**Task objective**
Write the listing out again, all of it, word for word.

(Entries with model source code)

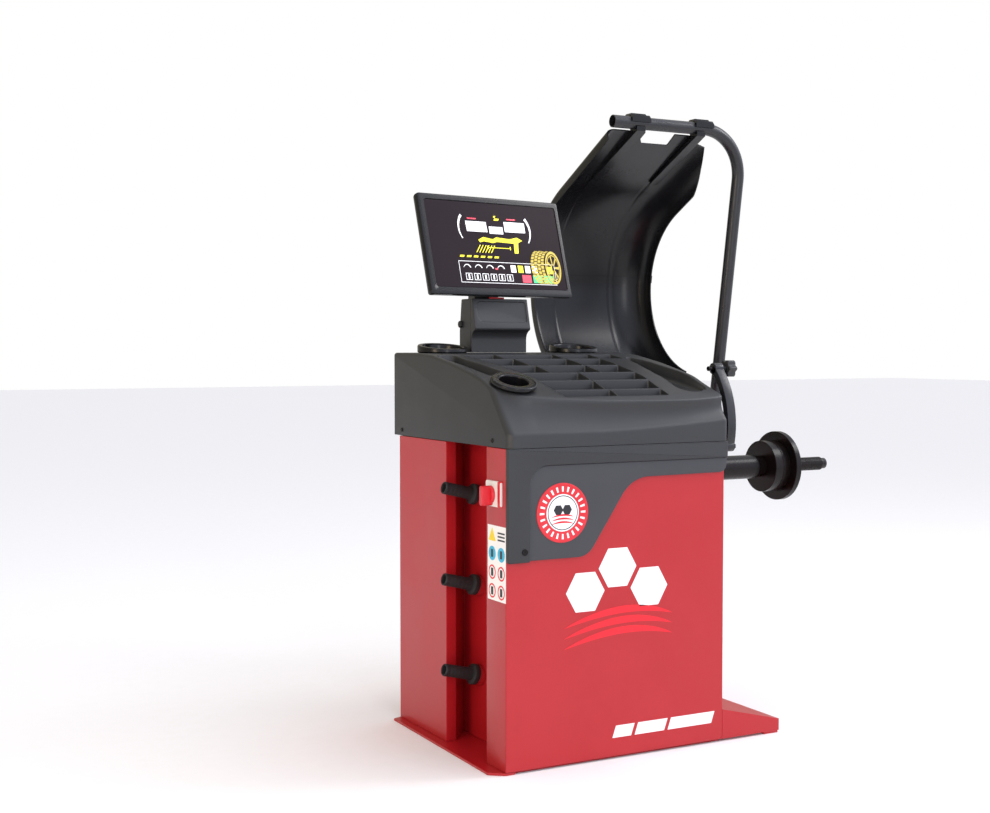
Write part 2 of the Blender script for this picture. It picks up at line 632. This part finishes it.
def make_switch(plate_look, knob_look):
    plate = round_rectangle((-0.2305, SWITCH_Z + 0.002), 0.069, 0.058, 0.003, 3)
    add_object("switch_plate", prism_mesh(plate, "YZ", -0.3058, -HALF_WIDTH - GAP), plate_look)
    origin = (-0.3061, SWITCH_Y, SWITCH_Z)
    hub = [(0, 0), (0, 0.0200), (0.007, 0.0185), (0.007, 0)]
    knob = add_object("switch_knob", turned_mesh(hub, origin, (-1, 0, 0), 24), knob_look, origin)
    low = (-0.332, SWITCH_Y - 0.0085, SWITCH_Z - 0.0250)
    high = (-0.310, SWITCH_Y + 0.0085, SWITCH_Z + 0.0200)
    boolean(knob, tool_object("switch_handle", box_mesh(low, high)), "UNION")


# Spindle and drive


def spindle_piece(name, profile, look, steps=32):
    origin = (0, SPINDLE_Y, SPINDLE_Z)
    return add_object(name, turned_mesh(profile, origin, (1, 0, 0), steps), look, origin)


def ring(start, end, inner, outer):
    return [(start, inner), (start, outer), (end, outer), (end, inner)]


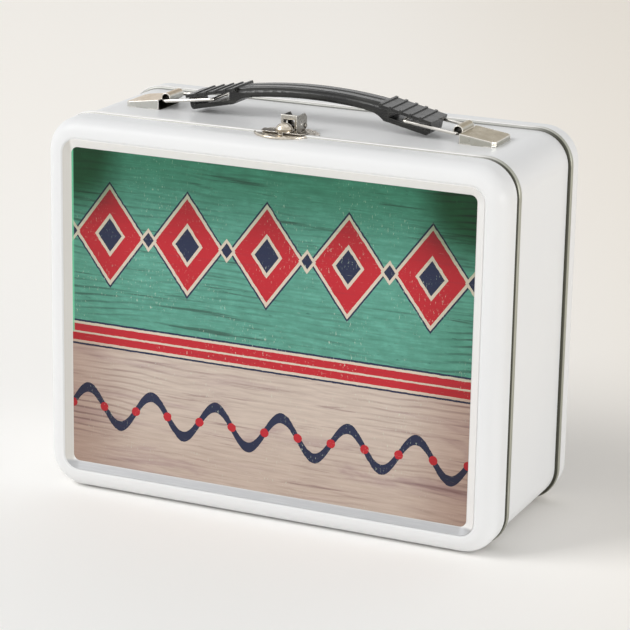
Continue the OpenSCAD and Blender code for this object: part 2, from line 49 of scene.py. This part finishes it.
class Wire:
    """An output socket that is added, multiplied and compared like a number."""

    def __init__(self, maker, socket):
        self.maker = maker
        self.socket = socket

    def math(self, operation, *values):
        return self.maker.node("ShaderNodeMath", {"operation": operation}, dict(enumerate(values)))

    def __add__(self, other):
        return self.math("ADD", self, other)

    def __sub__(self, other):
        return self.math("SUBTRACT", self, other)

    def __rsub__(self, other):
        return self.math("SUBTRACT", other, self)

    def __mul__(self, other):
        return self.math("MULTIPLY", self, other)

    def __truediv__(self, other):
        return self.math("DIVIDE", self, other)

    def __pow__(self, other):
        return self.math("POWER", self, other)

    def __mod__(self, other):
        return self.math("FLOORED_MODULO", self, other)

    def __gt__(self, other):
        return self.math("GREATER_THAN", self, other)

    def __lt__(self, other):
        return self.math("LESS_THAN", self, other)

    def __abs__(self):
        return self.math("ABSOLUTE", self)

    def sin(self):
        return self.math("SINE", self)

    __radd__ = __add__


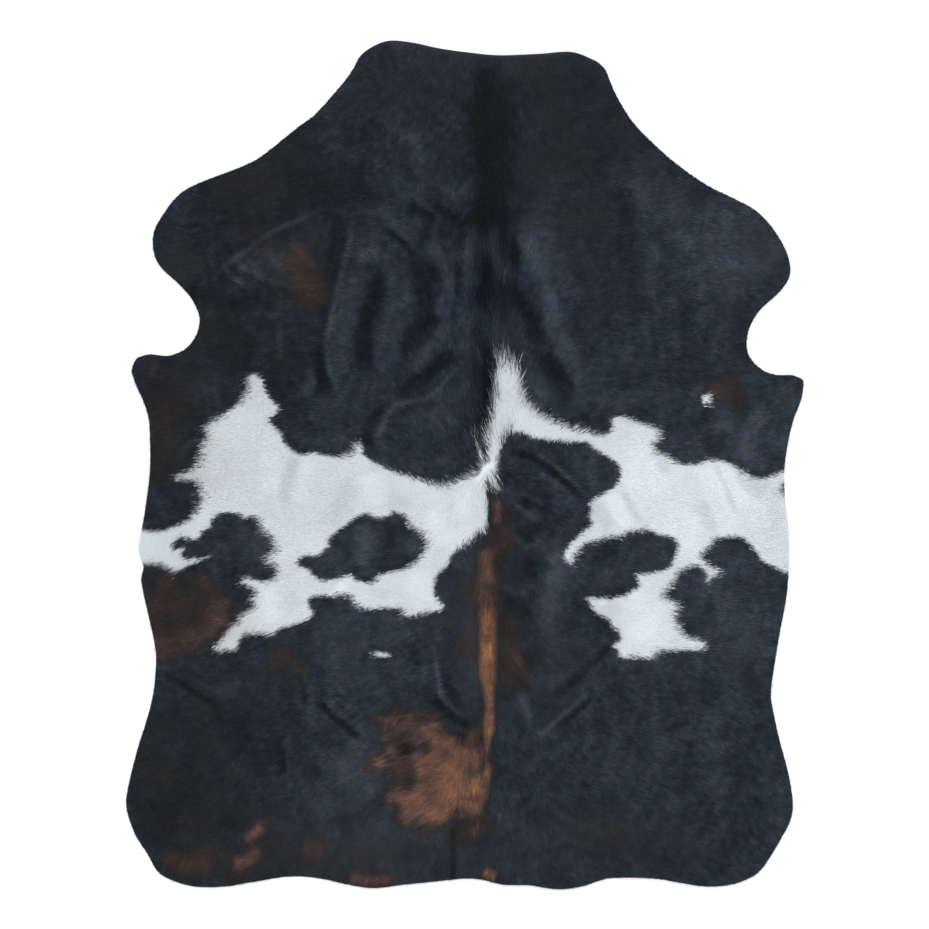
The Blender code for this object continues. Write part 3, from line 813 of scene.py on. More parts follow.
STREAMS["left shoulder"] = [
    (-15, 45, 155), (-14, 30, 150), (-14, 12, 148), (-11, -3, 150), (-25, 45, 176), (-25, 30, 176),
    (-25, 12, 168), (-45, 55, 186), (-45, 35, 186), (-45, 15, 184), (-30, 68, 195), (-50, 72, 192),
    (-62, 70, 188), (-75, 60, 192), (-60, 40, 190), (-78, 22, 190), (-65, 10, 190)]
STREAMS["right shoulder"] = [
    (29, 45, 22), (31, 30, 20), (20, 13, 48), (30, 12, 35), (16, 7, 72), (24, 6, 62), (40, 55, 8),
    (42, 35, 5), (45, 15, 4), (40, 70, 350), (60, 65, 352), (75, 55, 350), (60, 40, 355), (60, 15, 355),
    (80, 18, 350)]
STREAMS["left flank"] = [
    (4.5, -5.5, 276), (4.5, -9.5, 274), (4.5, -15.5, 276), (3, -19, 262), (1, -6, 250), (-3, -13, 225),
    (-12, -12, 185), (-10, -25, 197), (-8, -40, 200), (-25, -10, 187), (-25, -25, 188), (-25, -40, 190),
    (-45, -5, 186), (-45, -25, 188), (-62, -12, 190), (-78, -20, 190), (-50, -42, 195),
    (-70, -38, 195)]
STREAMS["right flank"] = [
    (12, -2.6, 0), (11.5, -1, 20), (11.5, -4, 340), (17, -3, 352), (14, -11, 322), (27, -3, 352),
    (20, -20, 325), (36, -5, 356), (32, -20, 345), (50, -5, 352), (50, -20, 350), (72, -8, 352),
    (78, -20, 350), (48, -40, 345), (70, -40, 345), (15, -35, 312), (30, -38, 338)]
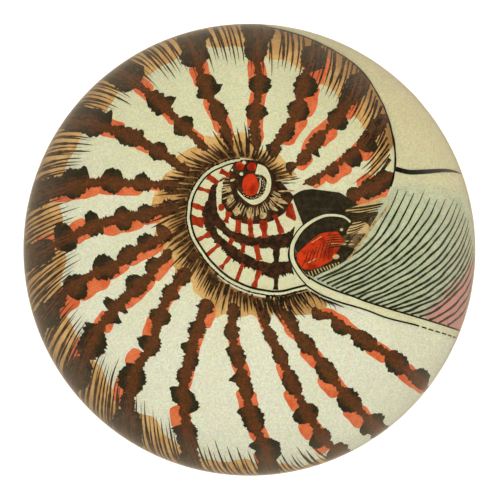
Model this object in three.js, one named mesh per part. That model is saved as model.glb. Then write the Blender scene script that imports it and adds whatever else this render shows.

**Expected output**
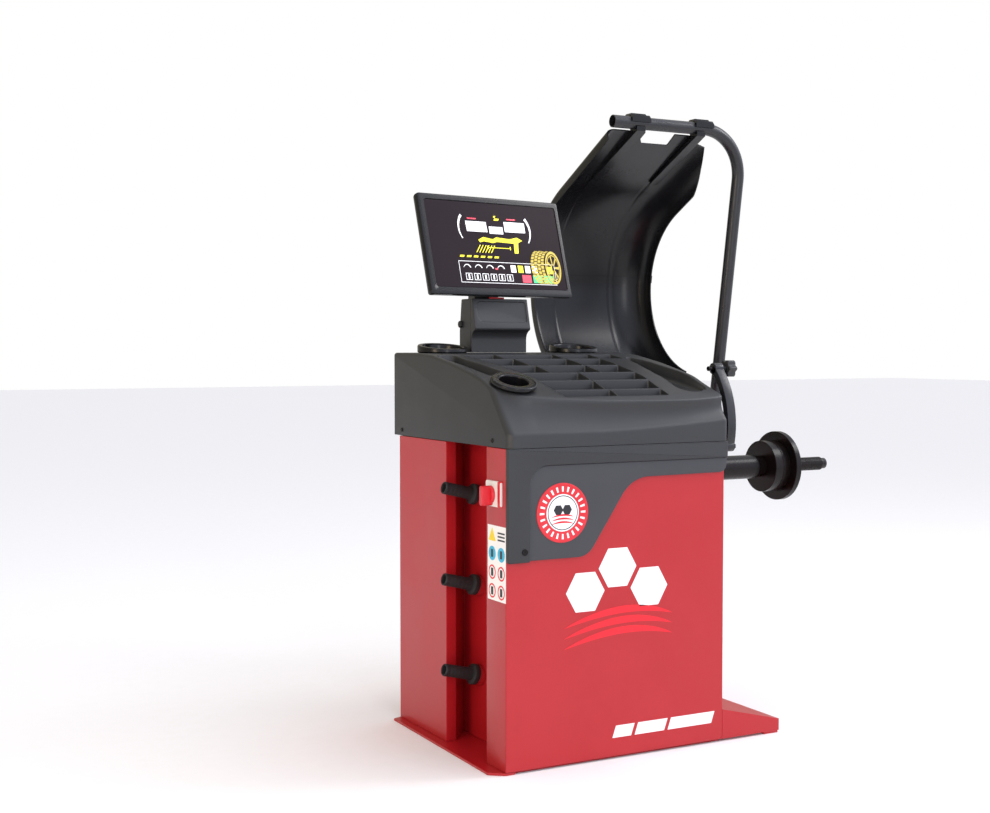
Write part 2 of the Blender script for this picture. It picks up at line 632. This part finishes it.
def make_switch(plate_look, knob_look):
    plate = round_rectangle((-0.2305, SWITCH_Z + 0.002), 0.069, 0.058, 0.003, 3)
    add_object("switch_plate", prism_mesh(plate, "YZ", -0.3058, -HALF_WIDTH - GAP), plate_look)
    origin = (-0.3061, SWITCH_Y, SWITCH_Z)
    hub = [(0, 0), (0, 0.0200), (0.007, 0.0185), (0.007, 0)]
    knob = add_object("switch_knob", turned_mesh(hub, origin, (-1, 0, 0), 24), knob_look, origin)
    low = (-0.332, SWITCH_Y - 0.0085, SWITCH_Z - 0.0250)
    high = (-0.310, SWITCH_Y + 0.0085, SWITCH_Z + 0.0200)
    boolean(knob, tool_object("switch_handle", box_mesh(low, high)), "UNION")


# Spindle and drive


def spindle_piece(name, profile, look, steps=32):
    origin = (0, SPINDLE_Y, SPINDLE_Z)
    return add_object(name, turned_mesh(profile, origin, (1, 0, 0), steps), look, origin)


def ring(start, end, inner, outer):
    return [(start, inner), (start, outer), (end, outer), (end, inner)]


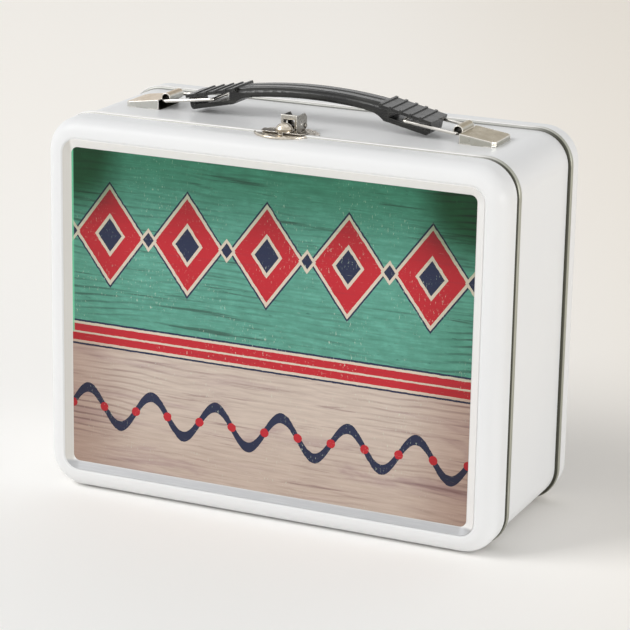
Continue the OpenSCAD and Blender code for this object: part 2, from line 49 of scene.py. This part finishes it.
class Wire:
    """An output socket that is added, multiplied and compared like a number."""

    def __init__(self, maker, socket):
        self.maker = maker
        self.socket = socket

    def math(self, operation, *values):
        return self.maker.node("ShaderNodeMath", {"operation": operation}, dict(enumerate(values)))

    def __add__(self, other):
        return self.math("ADD", self, other)

    def __sub__(self, other):
        return self.math("SUBTRACT", self, other)

    def __rsub__(self, other):
        return self.math("SUBTRACT", other, self)

    def __mul__(self, other):
        return self.math("MULTIPLY", self, other)

    def __truediv__(self, other):
        return self.math("DIVIDE", self, other)

    def __pow__(self, other):
        return self.math("POWER", self, other)

    def __mod__(self, other):
        return self.math("FLOORED_MODULO", self, other)

    def __gt__(self, other):
        return self.math("GREATER_THAN", self, other)

    def __lt__(self, other):
        return self.math("LESS_THAN", self, other)

    def __abs__(self):
        return self.math("ABSOLUTE", self)

    def sin(self):
        return self.math("SINE", self)

    __radd__ = __add__


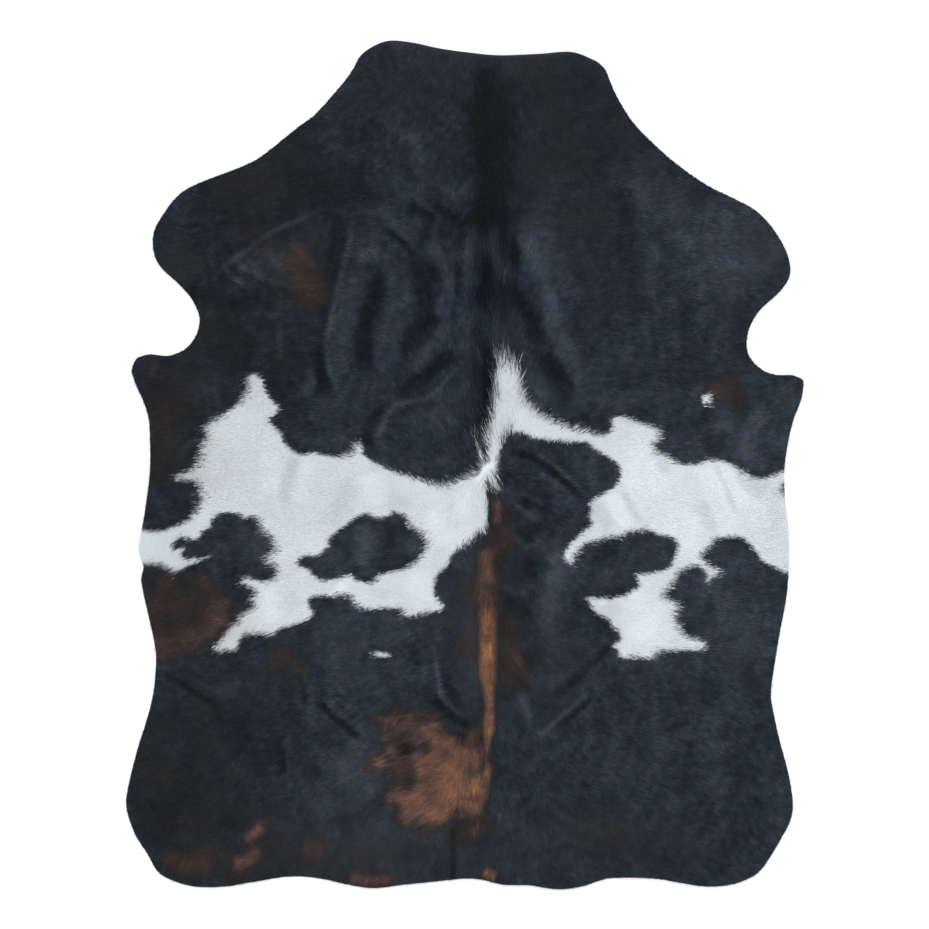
The Blender code for this object continues. Write part 3, from line 813 of scene.py on. More parts follow.
STREAMS["left shoulder"] = [
    (-15, 45, 155), (-14, 30, 150), (-14, 12, 148), (-11, -3, 150), (-25, 45, 176), (-25, 30, 176),
    (-25, 12, 168), (-45, 55, 186), (-45, 35, 186), (-45, 15, 184), (-30, 68, 195), (-50, 72, 192),
    (-62, 70, 188), (-75, 60, 192), (-60, 40, 190), (-78, 22, 190), (-65, 10, 190)]
STREAMS["right shoulder"] = [
    (29, 45, 22), (31, 30, 20), (20, 13, 48), (30, 12, 35), (16, 7, 72), (24, 6, 62), (40, 55, 8),
    (42, 35, 5), (45, 15, 4), (40, 70, 350), (60, 65, 352), (75, 55, 350), (60, 40, 355), (60, 15, 355),
    (80, 18, 350)]
STREAMS["left flank"] = [
    (4.5, -5.5, 276), (4.5, -9.5, 274), (4.5, -15.5, 276), (3, -19, 262), (1, -6, 250), (-3, -13, 225),
    (-12, -12, 185), (-10, -25, 197), (-8, -40, 200), (-25, -10, 187), (-25, -25, 188), (-25, -40, 190),
    (-45, -5, 186), (-45, -25, 188), (-62, -12, 190), (-78, -20, 190), (-50, -42, 195),
    (-70, -38, 195)]
STREAMS["right flank"] = [
    (12, -2.6, 0), (11.5, -1, 20), (11.5, -4, 340), (17, -3, 352), (14, -11, 322), (27, -3, 352),
    (20, -20, 325), (36, -5, 356), (32, -20, 345), (50, -5, 352), (50, -20, 350), (72, -8, 352),
    (78, -20, 350), (48, -40, 345), (70, -40, 345), (15, -35, 312), (30, -38, 338)]
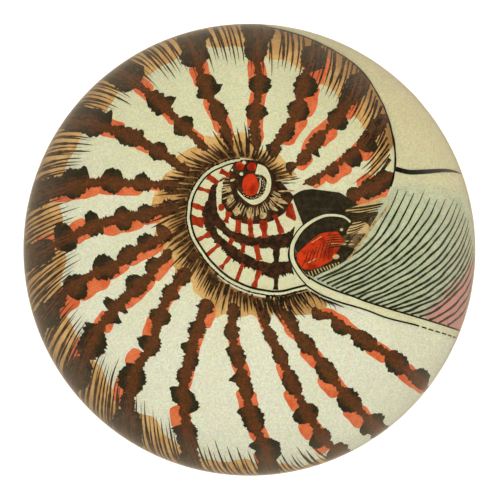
Model this object in three.js, one named mesh per part. That model is saved as model.glb. Then write the Blender scene script that imports it and adds whatever else this render shows.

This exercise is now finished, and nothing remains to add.